*Material provided:*
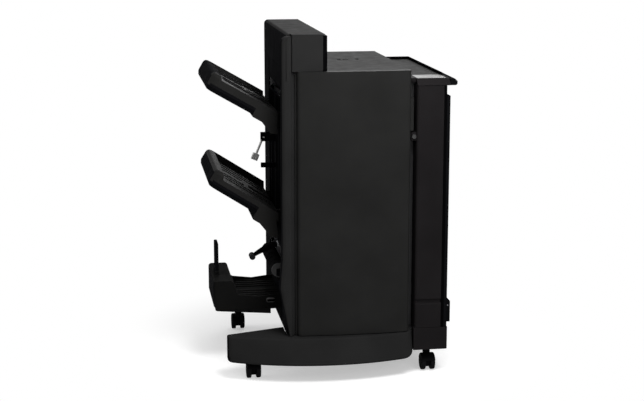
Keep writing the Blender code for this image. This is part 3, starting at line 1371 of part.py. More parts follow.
def cabinet_rollers():
    """Roller pairs between the side plates; the upper fold roller has the jam knob on its shaft."""
    start = PLATE_FRONT_BACK + ROLLER_MARGIN
    end = PLATE_REAR - ROLLER_MARGIN
    looks = {"exit": "roller_rubber", "inlet": "roller_rubber", "fold": "roller_grey"}
    for name, centre, radius in roller_centres():
        kind = name.split("_")[1]
        front = SLOT_FRONT_Y + SLOT_WIDTH / 2 + ROLLER_END_GAP if kind == "exit" else start
        back = SLOT_REAR_Y - SLOT_WIDTH / 2 - ROLLER_END_GAP if kind == "exit" else end
        shaft_front = PLATE_FRONT
        if name == "upper_fold_roller":
            shaft_front = PLATE_FRONT - KNOB_STANDOFF - KNOB_THICKNESS / 2
        profile = [
            (shaft_front, SHAFT_RADIUS),
            (front, SHAFT_RADIUS),
            (front, radius - ROLLER_CHAMFER),
            (front + ROLLER_CHAMFER, radius),
            (back - ROLLER_CHAMFER, radius),
            (back, radius - ROLLER_CHAMFER),
            (back, SHAFT_RADIUS),
            (PLATE_REAR_BACK, SHAFT_RADIUS),
        ]
        roller = turned(name, "Y", centre, profile, looks[kind], 16)
        if name == "upper_fold_roller":
            add_knob(roller, centre)
        carried(name, (centre[0], start, centre[1]), [roller])


def add_knob(roller, centre):
    """Ribbed hand knob on the front end of a roller's shaft."""
    back = PLATE_FRONT - KNOB_STANDOFF
    knob = rod("fold_knob", "Y", centre, KNOB_RADIUS, back - KNOB_THICKNESS, back, count=24)
    for index in range(KNOB_GROOVES):
        turn = 2 * math.pi * index / KNOB_GROOVES
        place = (centre[0] + KNOB_RADIUS * math.cos(turn), centre[1] + KNOB_RADIUS * math.sin(turn))
        cut(knob, rod("fold_knob_groove_%d" % index, "Y", place, KNOB_GROOVE_RADIUS,
                      back - KNOB_THICKNESS - OVERRUN, back + OVERRUN, count=6))
    join(roller, knob)


# Booklet tray below the exit
def booklet_tray():
    """Low tray with a thick end wall, fixed to the delivery wall, and its fold-down stop."""
    left = LEFT + BOOKLET_TRAY_END
    right = DELIVERY_FACE - FIT
    rear = BOOKLET_TRAY_FRONT + BOOKLET_TRAY_WIDTH
    wall = left + END_WALL_THICKNESS
    outline = [
        (left + TRAY_FOOT_STEP, BOOKLET_TRAY_BOTTOM),
        (right, BOOKLET_TRAY_BOTTOM),
        (right, BOOKLET_TRAY_TOP),
        ((wall + right) / 2, BOOKLET_TRAY_TOP - BOOKLET_TRAY_DIP),
        (wall, BOOKLET_TRAY_TOP),
        (wall - END_WALL_LEAN, END_WALL_TOP),
        (left, END_WALL_TOP),
        (left, BOOKLET_TRAY_BOTTOM + TRAY_FOOT_STEP),
    ]
    radii = [TRAY_FOOT_STEP, 0, 0, 0, TRAY_FOOT_STEP, TRAY_FOOT_STEP, TRAY_FOOT_STEP, 0]
    tray = prism("booklet_tray", rounded(outline, radii, 3), "Y", BOOKLET_TRAY_FRONT, rear,
                 "tray_black")
    stop_x, stop_z = stop_axis()
    half = STOP_WIDTH / 2 + FIT
    for side, inner in (("front", -half - STOP_LUG_WIDTH), ("rear", half)):
        y = FLAG_Y + inner
        lug = box("stop_lug_" + side,
                  (stop_x - STOP_HUB_RADIUS, y, END_WALL_TOP - OVERRUN),
                  (stop_x + STOP_HUB_RADIUS, y + STOP_LUG_WIDTH, END_WALL_TOP + STOP_LUG_RISE))
        join(tray, lug)
    cut(tray, rod("stop_pin_hole", "Y", (stop_x, stop_z), STOP_PIN_RADIUS + FIT,
                  FLAG_Y - half - STOP_LUG_WIDTH - OVERRUN,
                  FLAG_Y + half + STOP_LUG_WIDTH + OVERRUN, count=12))
    smooth(tray)

    inner = STOP_WIDTH / 2
    plate = [
        (stop_x - STOP_THICKNESS / 2, stop_z),
        (stop_x + STOP_THICKNESS / 2, stop_z),
        (stop_x + STOP_THICKNESS / 2, STOP_TOP),
        (stop_x - STOP_THICKNESS / 2, STOP_TOP),
    ]
    plate = rounded(plate, [0, 0, STOP_THICKNESS / 4, STOP_THICKNESS / 4], 2)
    stop = prism("booklet_stop", plate, "Y", FLAG_Y - inner, FLAG_Y + inner, "tray_black")
    join(stop, rod("stop_hub", "Y", (stop_x, stop_z), STOP_HUB_RADIUS, FLAG_Y - inner,
                   FLAG_Y + inner, count=12))
    stub = inner + FIT + STOP_LUG_WIDTH
    join(stop, rod("stop_pin", "Y", (stop_x, stop_z), STOP_PIN_RADIUS, FLAG_Y - stub, FLAG_Y + stub,
                   count=12))
    smooth(stop)
    carried("booklet_stop", (stop_x, FLAG_Y, stop_z), [stop])


def stop_axis():
    """Centre of the booklet stop's hinge, as (x, z), just above the end wall."""
    return (LEFT + BOOKLET_TRAY_END + STOP_INSET, END_WALL_TOP + STOP_HUB_RADIUS + FIT)


# Units inside the cabinet
def stapler_unit():
    """Stapler that slides along its rail, from the front corner to the rear one."""
    rail_x = DELIVERY_INSIDE + STAPLE_RAIL_INSET
    rail_top = STAPLE_RAIL_HEIGHT + STAPLE_RAIL_THICKNESS
    box("stapler_rail", (rail_x, PLATE_FRONT_BACK + FIT, STAPLE_RAIL_HEIGHT),
        (rail_x + STAPLE_RAIL_WIDTH, PLATE_REAR - FIT, rail_top), "shaft_steel")
    centre = rail_x + STAPLE_RAIL_WIDTH / 2
    start = PLATE_FRONT_BACK + STAPLER_MARGIN
    base = rail_top + FIT
    profile = [
        (centre - STAPLER_WIDTH / 2, base),
        (centre + STAPLER_WIDTH / 2, base),
        (centre + STAPLER_WIDTH / 2, base + STAPLER_HEIGHT),
        (centre - STAPLER_WIDTH / 2, base + STAPLER_HEIGHT),
        (centre - STAPLER_WIDTH / 2, base + STAPLER_MOUTH_HEIGHT + STAPLER_MOUTH),
        (centre - STAPLER_WIDTH / 2 + STAPLER_MOUTH_DEPTH, base + STAPLER_MOUTH_HEIGHT + STAPLER_MOUTH),
        (centre - STAPLER_WIDTH / 2 + STAPLER_MOUTH_DEPTH, base + STAPLER_MOUTH_HEIGHT),
        (centre - STAPLER_WIDTH / 2, base + STAPLER_MOUTH_HEIGHT),
    ]
    stapler = prism("stapler", profile, "Y", start, start + STAPLER_LENGTH, "tray_black")
    carried("stapler", (centre, start, base), [stapler])


def saddle_stitcher():
    """Saddle stitcher: two bars from side plate to side plate around an open throat."""
    left = STITCHER_X
    right = left + STITCHER_WIDTH
    top = STITCHER_BASE + STITCHER_HEIGHT
    throat = STITCHER_BASE + STITCHER_BLOCK
    profile = [
        (left, STITCHER_BASE),
        (right, STITCHER_BASE),
        (right, top),
        (left, top),
        (left, throat + STITCHER_THROAT),
        (left + STITCHER_THROAT_LENGTH, throat + STITCHER_THROAT),
        (left + STITCHER_THROAT_LENGTH, throat),
        (left, throat),
    ]
    prism("saddle_stitcher", profile, "Y", PLATE_FRONT_BACK + FIT, PLATE_REAR - FIT, "sheet_steel")


def drive_motor():
    """Drive motor on the back of the rear side plate."""
    face = PLATE_REAR_BACK + FIT
    radius = MOTOR_RADIUS
    profile = [
        (face, radius + MOTOR_FLANGE),
        (face + MOTOR_FLANGE_THICKNESS, radius + MOTOR_FLANGE),
        (face + MOTOR_FLANGE_THICKNESS, radius),
        (face + MOTOR_LENGTH - ROLLER_CHAMFER, radius),
        (face + MOTOR_LENGTH, radius - ROLLER_CHAMFER),
    ]
    turned("drive_motor", "Y", (MOTOR_X, MOTOR_HEIGHT), profile, "caster_black", 20)


# Docking bracket and latch that hold the machine to the copier
def docking():
    """Bracket on the inlet side with a latch that turns between its two cheeks."""
    left = INLET_FACE + FIT
    right = left + DOCK_REACH
    front = DOOR_FACE + DOCK_SETBACK
    top = DOCK_BOTTOM + DOCK_HEIGHT
    bracket = box("docking_bracket", (left, front, DOCK_BOTTOM), (right, front + DOCK_DEPTH, top),
                  "wall_black")
    middle = front + DOCK_DEPTH / 2
    slot = box("dock_slot", (left + SHEET, middle - DOCK_SLOT / 2, DOCK_BOTTOM - OVERRUN),
               (right + OVERRUN, middle + DOCK_SLOT / 2, top - SHEET))
    cut(bracket, slot)
    pin = dock_pin()
    cut(bracket, rod("dock_pin_hole", "Y", pin, LATCH_PIN_RADIUS + FIT, front - OVERRUN,
                     front + DOCK_DEPTH + OVERRUN, count=12))
    half = LATCH_WIDTH / 2
    hook_low = pin[1] - LATCH_LENGTH
    profile = [
        (pin[0] - half, pin[1]),
        (pin[0] - half, hook_low),
        (pin[0] + half + LATCH_HOOK, hook_low),
        (pin[0] + half + LATCH_HOOK, hook_low + LATCH_HOOK),
        (pin[0] + half, hook_low + 2 * LATCH_HOOK),
        (pin[0] + half, pin[1]),
    ]
    depth = LATCH_THICKNESS / 2
    latch = prism("docking_latch", profile, "Y", middle - depth, middle + depth, "sheet_steel")
    join(latch, rod("latch_hub", "Y", pin, half, middle - depth, middle + depth, count=12))
    stub = DOCK_DEPTH / 2
    join(latch, rod("latch_pin", "Y", pin, LATCH_PIN_RADIUS, middle - stub, middle + stub, count=12))
    smooth(latch)
    carried("docking_latch", (pin[0], middle, pin[1]), [latch])


def dock_pin():
    """Centre of the docking latch's pin, as (x, z)."""
    x = INLET_FACE + FIT + SHEET + FIT + LATCH_WIDTH / 2
    return (x, DOCK_BOTTOM + DOCK_HEIGHT - SHEET - LATCH_PIVOT_DROP + LATCH_WIDTH / 2)


base_beams()
front_base_cover()
rear_base_cover()
inlet_base_cover()
casters()
floor_plate()
side_plates()
front_left_pillar()
tower_cover()
delivery_wall()
lift_rails_and_stays()
rear_cover()
power_inlet()
inlet_section()
door_button()
front_door()
top_cover()
output_tray("upper_tray", UPPER_TRAY_HEIGHT, UPPER_TRAY_SLOPE, TRAY_ROOT_DEPTH,
            UPPER_BLOCK_LENGTH, UPPER_BLOCK_STEP, UPPER_DISH_DEPTH)
output_tray("lower_tray", LOWER_TRAY_HEIGHT, LOWER_TRAY_SLOPE, LOWER_ROOT_DEPTH,
            LOWER_BLOCK_LENGTH, LOWER_BLOCK_STEP, LOWER_DISH_DEPTH)
stack_flag()
press_arm()
booklet_exit_roller()
cabinet_rollers()
booklet_tray()
stapler_unit()
saddle_stitcher()
drive_motor()
docking()
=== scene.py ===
"""Looks of the booklet maker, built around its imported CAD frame.

Metres, in the part's own frame: +Z up, the front door faces -Y, sheets enter at +X and leave at -X.
"""
import math

import bmesh
import bpy
from mathutils import Matrix, Vector


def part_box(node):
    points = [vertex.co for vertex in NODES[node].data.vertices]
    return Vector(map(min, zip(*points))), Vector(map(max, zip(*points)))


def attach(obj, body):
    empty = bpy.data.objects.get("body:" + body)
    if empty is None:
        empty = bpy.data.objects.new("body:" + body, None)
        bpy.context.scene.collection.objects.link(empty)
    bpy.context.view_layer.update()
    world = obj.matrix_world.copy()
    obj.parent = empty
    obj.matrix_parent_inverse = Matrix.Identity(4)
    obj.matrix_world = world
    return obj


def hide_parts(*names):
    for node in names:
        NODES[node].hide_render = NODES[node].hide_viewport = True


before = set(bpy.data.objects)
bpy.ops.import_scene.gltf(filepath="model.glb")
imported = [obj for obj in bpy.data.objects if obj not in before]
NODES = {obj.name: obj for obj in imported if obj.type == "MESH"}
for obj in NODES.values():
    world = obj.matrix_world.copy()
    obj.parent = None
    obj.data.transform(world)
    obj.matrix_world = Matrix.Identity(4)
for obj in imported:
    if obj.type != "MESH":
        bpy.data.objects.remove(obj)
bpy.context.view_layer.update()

# Edge radii of moulded and sheet parts, and the angle from which an edge is rounded
HAIR_EDGE = 0.0004
FINE_EDGE = 0.0008
EDGE = 0.0014
SOFT_EDGE = 0.0024
EDGE_ANGLE = math.radians(35)

# Points closer than this, or than this share of the edge radius, are merged first
WELD_REACH = 0.0004
WELD_SHARE = 0.3

# Gap between neighbours, and how far a cutting body reaches past what it cuts
FIT = 0.0003
OVERRUN = 0.005

# A face looks towards -X where its normal's x is less than this; such faces take painted shade, the
# darker look of the side away from the lamps
PAINTED_SHADE_NORMAL = -0.8

# Camera
CAMERA_PLACE = (-0.6387, -4.2429, 1.38)
CAMERA_TURN = (math.pi / 2 - 0.2036, 0, -0.1507)
CAMERA_LENS = 77.6
SENSOR_WIDTH = 36

# Floor: it takes shade near the shade's centre, less from FLOOR_LIT on, none beyond FLOOR_FADE
FLOOR_SIZE = 60
FLOOR_PAINT = 0.72
FLOOR_GLOW = 0.42
SHADE_CENTRE = (0.05, 0.12, 0)
FLOOR_LIT = 0.36
FLOOR_FADE = 0.76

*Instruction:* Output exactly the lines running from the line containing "base_beams()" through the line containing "before = set(bpy.data.objects)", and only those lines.

*The answer:*
base_beams()
front_base_cover()
rear_base_cover()
inlet_base_cover()
casters()
floor_plate()
side_plates()
front_left_pillar()
tower_cover()
delivery_wall()
lift_rails_and_stays()
rear_cover()
power_inlet()
inlet_section()
door_button()
front_door()
top_cover()
output_tray("upper_tray", UPPER_TRAY_HEIGHT, UPPER_TRAY_SLOPE, TRAY_ROOT_DEPTH,
            UPPER_BLOCK_LENGTH, UPPER_BLOCK_STEP, UPPER_DISH_DEPTH)
output_tray("lower_tray", LOWER_TRAY_HEIGHT, LOWER_TRAY_SLOPE, LOWER_ROOT_DEPTH,
            LOWER_BLOCK_LENGTH, LOWER_BLOCK_STEP, LOWER_DISH_DEPTH)
stack_flag()
press_arm()
booklet_exit_roller()
cabinet_rollers()
booklet_tray()
stapler_unit()
saddle_stitcher()
drive_motor()
docking()
=== scene.py ===
"""Looks of the booklet maker, built around its imported CAD frame.

Metres, in the part's own frame: +Z up, the front door faces -Y, sheets enter at +X and leave at -X.
"""
import math

import bmesh
import bpy
from mathutils import Matrix, Vector


def part_box(node):
    points = [vertex.co for vertex in NODES[node].data.vertices]
    return Vector(map(min, zip(*points))), Vector(map(max, zip(*points)))


def attach(obj, body):
    empty = bpy.data.objects.get("body:" + body)
    if empty is None:
        empty = bpy.data.objects.new("body:" + body, None)
        bpy.context.scene.collection.objects.link(empty)
    bpy.context.view_layer.update()
    world = obj.matrix_world.copy()
    obj.parent = empty
    obj.matrix_parent_inverse = Matrix.Identity(4)
    obj.matrix_world = world
    return obj


def hide_parts(*names):
    for node in names:
        NODES[node].hide_render = NODES[node].hide_viewport = True


before = set(bpy.data.objects)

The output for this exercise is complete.